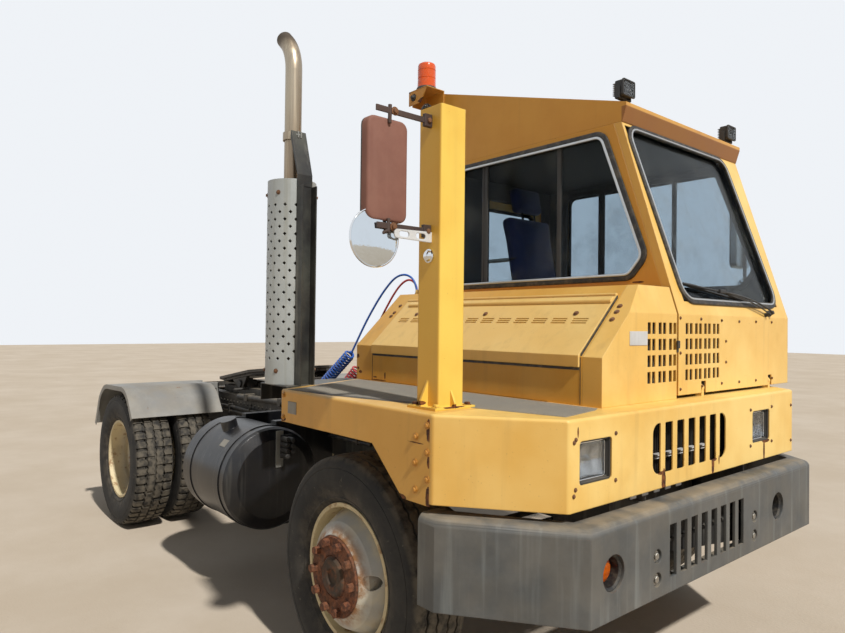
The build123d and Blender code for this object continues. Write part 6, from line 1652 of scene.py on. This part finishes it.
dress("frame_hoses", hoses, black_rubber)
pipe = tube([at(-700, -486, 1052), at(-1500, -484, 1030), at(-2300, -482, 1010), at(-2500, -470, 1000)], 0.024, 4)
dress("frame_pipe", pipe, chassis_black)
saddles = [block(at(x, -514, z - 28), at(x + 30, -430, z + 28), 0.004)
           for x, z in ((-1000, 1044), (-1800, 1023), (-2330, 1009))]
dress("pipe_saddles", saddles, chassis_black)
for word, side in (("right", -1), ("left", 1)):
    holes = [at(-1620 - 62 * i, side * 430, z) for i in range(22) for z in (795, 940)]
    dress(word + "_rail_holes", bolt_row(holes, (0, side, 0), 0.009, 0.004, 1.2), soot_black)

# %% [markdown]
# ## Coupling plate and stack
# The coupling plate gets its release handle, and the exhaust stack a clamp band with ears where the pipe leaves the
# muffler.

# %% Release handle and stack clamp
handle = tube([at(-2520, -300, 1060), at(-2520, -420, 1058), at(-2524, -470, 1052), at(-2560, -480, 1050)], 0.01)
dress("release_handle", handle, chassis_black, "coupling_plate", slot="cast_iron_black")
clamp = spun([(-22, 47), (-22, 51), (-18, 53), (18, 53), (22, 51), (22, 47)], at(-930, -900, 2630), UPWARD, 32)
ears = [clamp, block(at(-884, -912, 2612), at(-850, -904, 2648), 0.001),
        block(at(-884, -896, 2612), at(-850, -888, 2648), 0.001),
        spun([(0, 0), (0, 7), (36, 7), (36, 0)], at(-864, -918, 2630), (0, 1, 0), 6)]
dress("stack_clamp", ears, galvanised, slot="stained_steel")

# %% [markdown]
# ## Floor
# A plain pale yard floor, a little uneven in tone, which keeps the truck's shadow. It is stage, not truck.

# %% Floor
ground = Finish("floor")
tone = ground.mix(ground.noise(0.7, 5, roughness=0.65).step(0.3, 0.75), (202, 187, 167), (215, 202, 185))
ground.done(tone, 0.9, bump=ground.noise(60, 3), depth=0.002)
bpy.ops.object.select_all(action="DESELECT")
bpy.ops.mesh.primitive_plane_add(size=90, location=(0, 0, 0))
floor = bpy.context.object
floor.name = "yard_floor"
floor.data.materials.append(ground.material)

* **Problem to solve**
Output all of the data above without any alteration.

* **Task response**
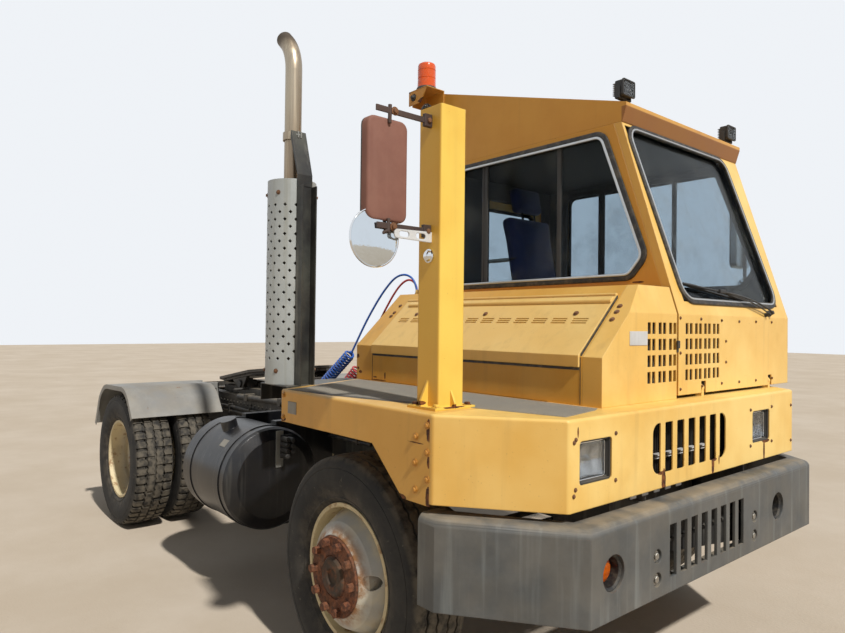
The build123d and Blender code for this object continues. Write part 6, from line 1652 of scene.py on. This part finishes it.
dress("frame_hoses", hoses, black_rubber)
pipe = tube([at(-700, -486, 1052), at(-1500, -484, 1030), at(-2300, -482, 1010), at(-2500, -470, 1000)], 0.024, 4)
dress("frame_pipe", pipe, chassis_black)
saddles = [block(at(x, -514, z - 28), at(x + 30, -430, z + 28), 0.004)
           for x, z in ((-1000, 1044), (-1800, 1023), (-2330, 1009))]
dress("pipe_saddles", saddles, chassis_black)
for word, side in (("right", -1), ("left", 1)):
    holes = [at(-1620 - 62 * i, side * 430, z) for i in range(22) for z in (795, 940)]
    dress(word + "_rail_holes", bolt_row(holes, (0, side, 0), 0.009, 0.004, 1.2), soot_black)

# %% [markdown]
# ## Coupling plate and stack
# The coupling plate gets its release handle, and the exhaust stack a clamp band with ears where the pipe leaves the
# muffler.

# %% Release handle and stack clamp
handle = tube([at(-2520, -300, 1060), at(-2520, -420, 1058), at(-2524, -470, 1052), at(-2560, -480, 1050)], 0.01)
dress("release_handle", handle, chassis_black, "coupling_plate", slot="cast_iron_black")
clamp = spun([(-22, 47), (-22, 51), (-18, 53), (18, 53), (22, 51), (22, 47)], at(-930, -900, 2630), UPWARD, 32)
ears = [clamp, block(at(-884, -912, 2612), at(-850, -904, 2648), 0.001),
        block(at(-884, -896, 2612), at(-850, -888, 2648), 0.001),
        spun([(0, 0), (0, 7), (36, 7), (36, 0)], at(-864, -918, 2630), (0, 1, 0), 6)]
dress("stack_clamp", ears, galvanised, slot="stained_steel")

# %% [markdown]
# ## Floor
# A plain pale yard floor, a little uneven in tone, which keeps the truck's shadow. It is stage, not truck.

# %% Floor
ground = Finish("floor")
tone = ground.mix(ground.noise(0.7, 5, roughness=0.65).step(0.3, 0.75), (202, 187, 167), (215, 202, 185))
ground.done(tone, 0.9, bump=ground.noise(60, 3), depth=0.002)
bpy.ops.object.select_all(action="DESELECT")
bpy.ops.mesh.primitive_plane_add(size=90, location=(0, 0, 0))
floor = bpy.context.object
floor.name = "yard_floor"
floor.data.materials.append(ground.material)